■ WRITTEN EXERCISE
For the records below, give the count of lines holding the word "rigid" and nothing more.

───── PROVIDED DATA

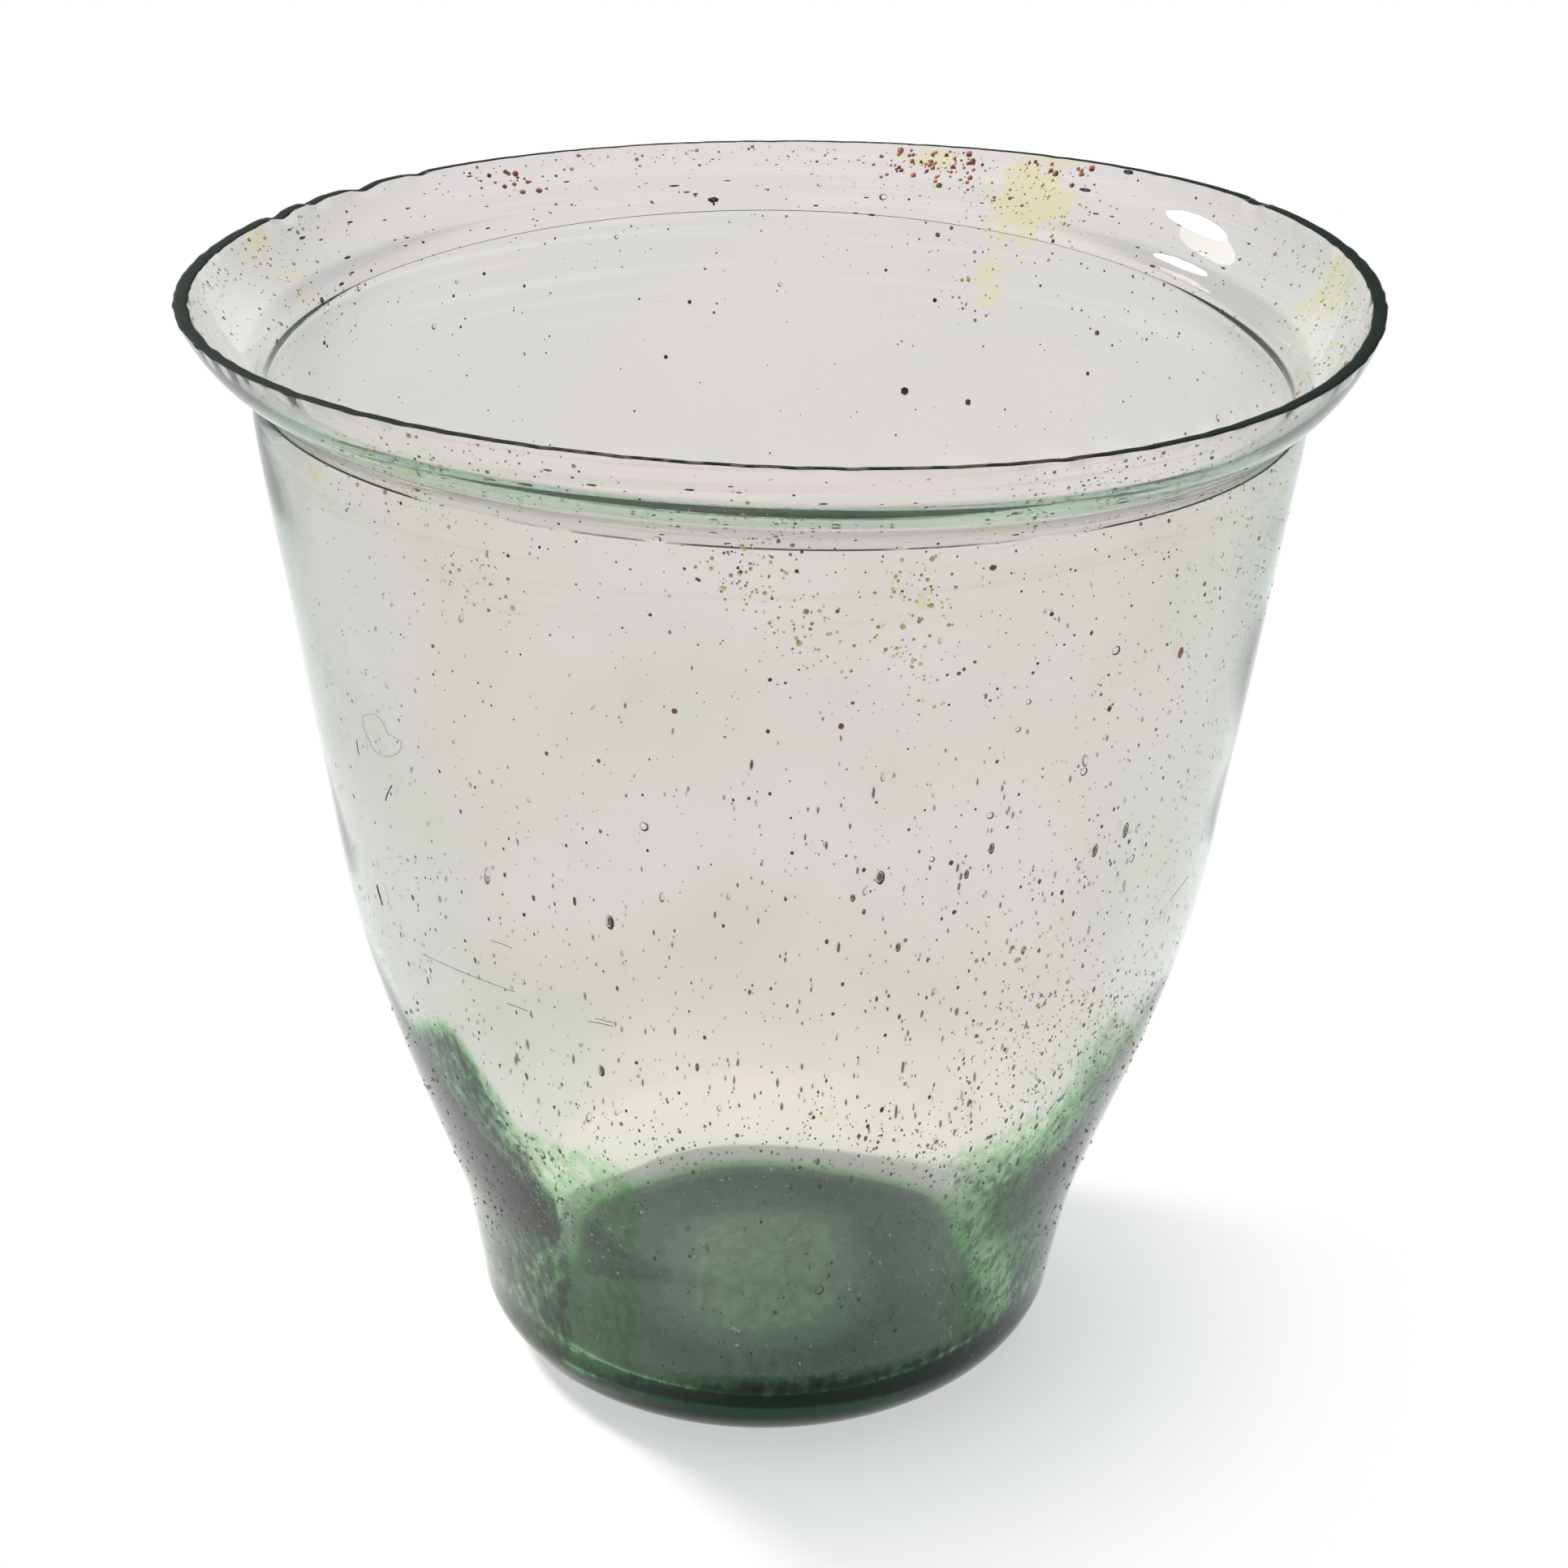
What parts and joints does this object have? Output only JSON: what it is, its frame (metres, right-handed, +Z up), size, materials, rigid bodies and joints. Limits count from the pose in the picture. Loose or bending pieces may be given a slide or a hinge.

──────────
───── PROVIDED DATA

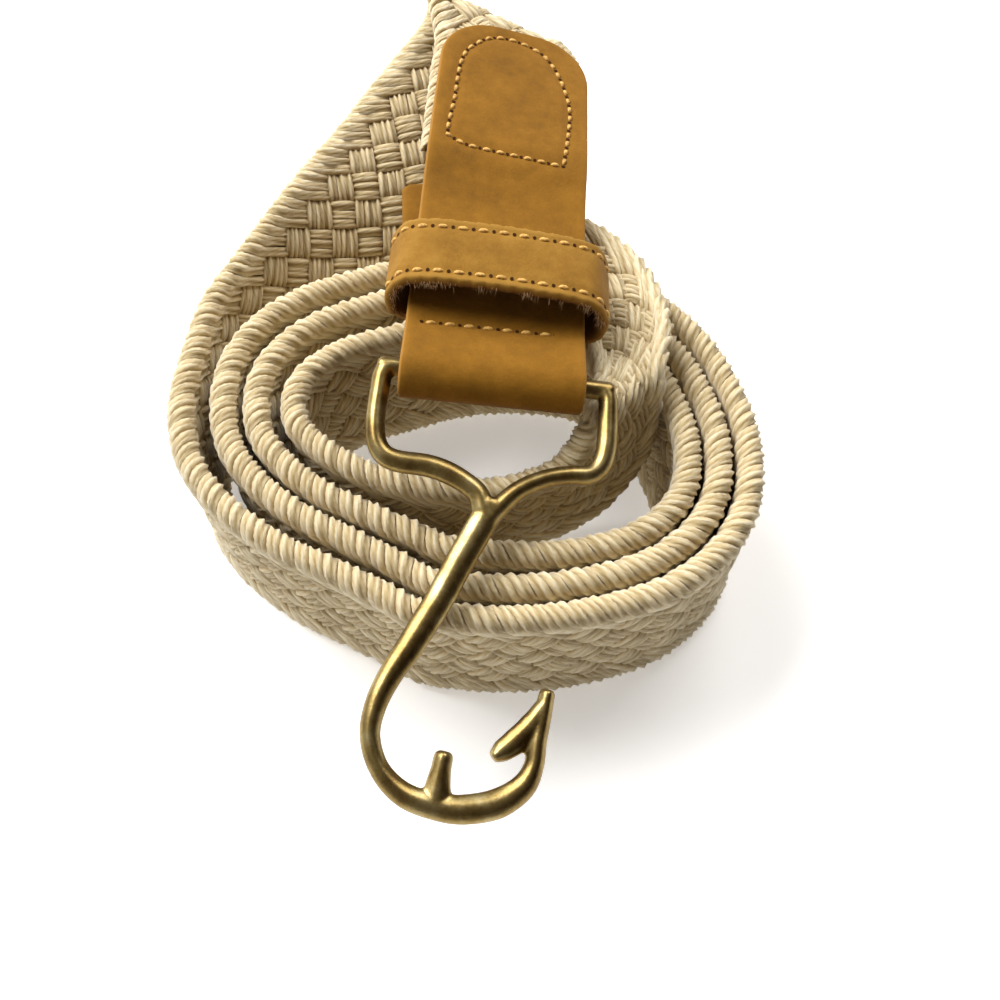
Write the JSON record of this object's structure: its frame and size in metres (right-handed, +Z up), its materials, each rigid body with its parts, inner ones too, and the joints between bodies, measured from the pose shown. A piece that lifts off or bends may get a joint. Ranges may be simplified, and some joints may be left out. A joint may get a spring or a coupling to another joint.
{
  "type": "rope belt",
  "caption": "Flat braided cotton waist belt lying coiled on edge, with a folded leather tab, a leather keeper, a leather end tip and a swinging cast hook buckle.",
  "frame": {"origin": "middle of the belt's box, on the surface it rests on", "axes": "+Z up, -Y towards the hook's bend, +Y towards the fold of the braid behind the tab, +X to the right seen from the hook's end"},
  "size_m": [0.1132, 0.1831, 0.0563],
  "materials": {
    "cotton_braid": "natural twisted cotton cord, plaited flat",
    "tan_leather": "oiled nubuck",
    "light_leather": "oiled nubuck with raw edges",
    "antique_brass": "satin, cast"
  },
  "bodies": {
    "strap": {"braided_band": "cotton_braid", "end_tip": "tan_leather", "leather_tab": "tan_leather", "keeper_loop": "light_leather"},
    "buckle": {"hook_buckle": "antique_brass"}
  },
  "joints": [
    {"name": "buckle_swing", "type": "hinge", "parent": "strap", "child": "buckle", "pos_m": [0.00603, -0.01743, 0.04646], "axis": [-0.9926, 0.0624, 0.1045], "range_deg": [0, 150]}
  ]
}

──────────

■ RESPONSE TO THE TASK
2